2002: Carmichael switches to Honda. McGrath vows revenge. Neither does well at A1. RC takes a massive crash over a jump and McGrath struggles with arm pump. Neither makes the top ten, and David Vuillemin wins the main. Carmichael then mounts the greatest comeback yet seen—twentieth to first in the points—to retain his title.

  • James Stewart and Ricky Carmichael
2003: Welcome to the FIM World Supercross Championship, which begins with two rounds in Europe. Vuillemin takes the opener of that series, but when the AMA tour begins in Anaheim, it’s 250 rookie Chad Reed grabbing the win. It takes Carmichael a few rounds to get up to speed, and although he goes on to win the AMA title, he decides to not skip those international rounds ever again.

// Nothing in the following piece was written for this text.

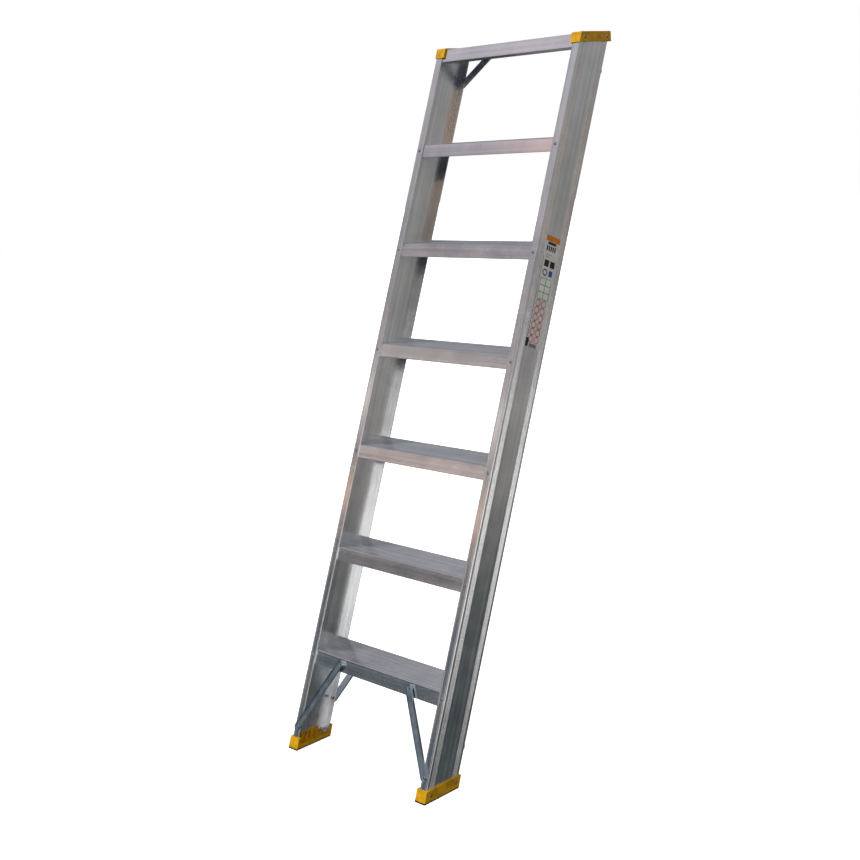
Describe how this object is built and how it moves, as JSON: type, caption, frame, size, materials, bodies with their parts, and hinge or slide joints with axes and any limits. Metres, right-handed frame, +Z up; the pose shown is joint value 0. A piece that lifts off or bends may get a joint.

2004: Well, he won’t skip then when he’s healthy. Carmichael is forced out of the SX tour with a knee injury. Then Reed hurts his shoulder playing pool (!) and misses the Euro rounds too. The first race, in Seville, Spain, is arguably the craziest mudder of all time, and little-known Darryl Hurley wins it. Reed is back for the domestic opener in Anaheim and wins easily. He wins the 2004 AMA SX title as well. Heath Voss is the World SXGP Champion.

2005: Carmichael is back and races the international rounds, now in Canada. Reed doesn’t race them, and Carmichael wins the Toronto opener. The Anaheim AMA opener is crazy muddy, and Kevin Windham wins it. At the end of the year, Carmichael is AMA SX and SXGP Champ. And people have started to notice: Carmichael never wins Anaheim 1.

2006: Reed and James Stewart have to race in Canada because it worked so well for RC last year. Stewart beats RC from behind in Toronto, and he takes Anaheim 1 as well. Is it all over for RC? Nope, he ends up AMA champ, but Stewart does take the FIM World SXGP title.

2007: Reed wins in Toronto after a big collision with Stewart (sound familiar?). Carmichael is about to retire, but he sure would like to check “Win Anaheim 1” off his list. Not gonna happen; it goes to Stewart. The championships are James’ too.

2008: Toronto is moved to midseason, and Anaheim is the full opener again. Stewart crashes in turn one and Reed wins the race and, ultimately, the championship.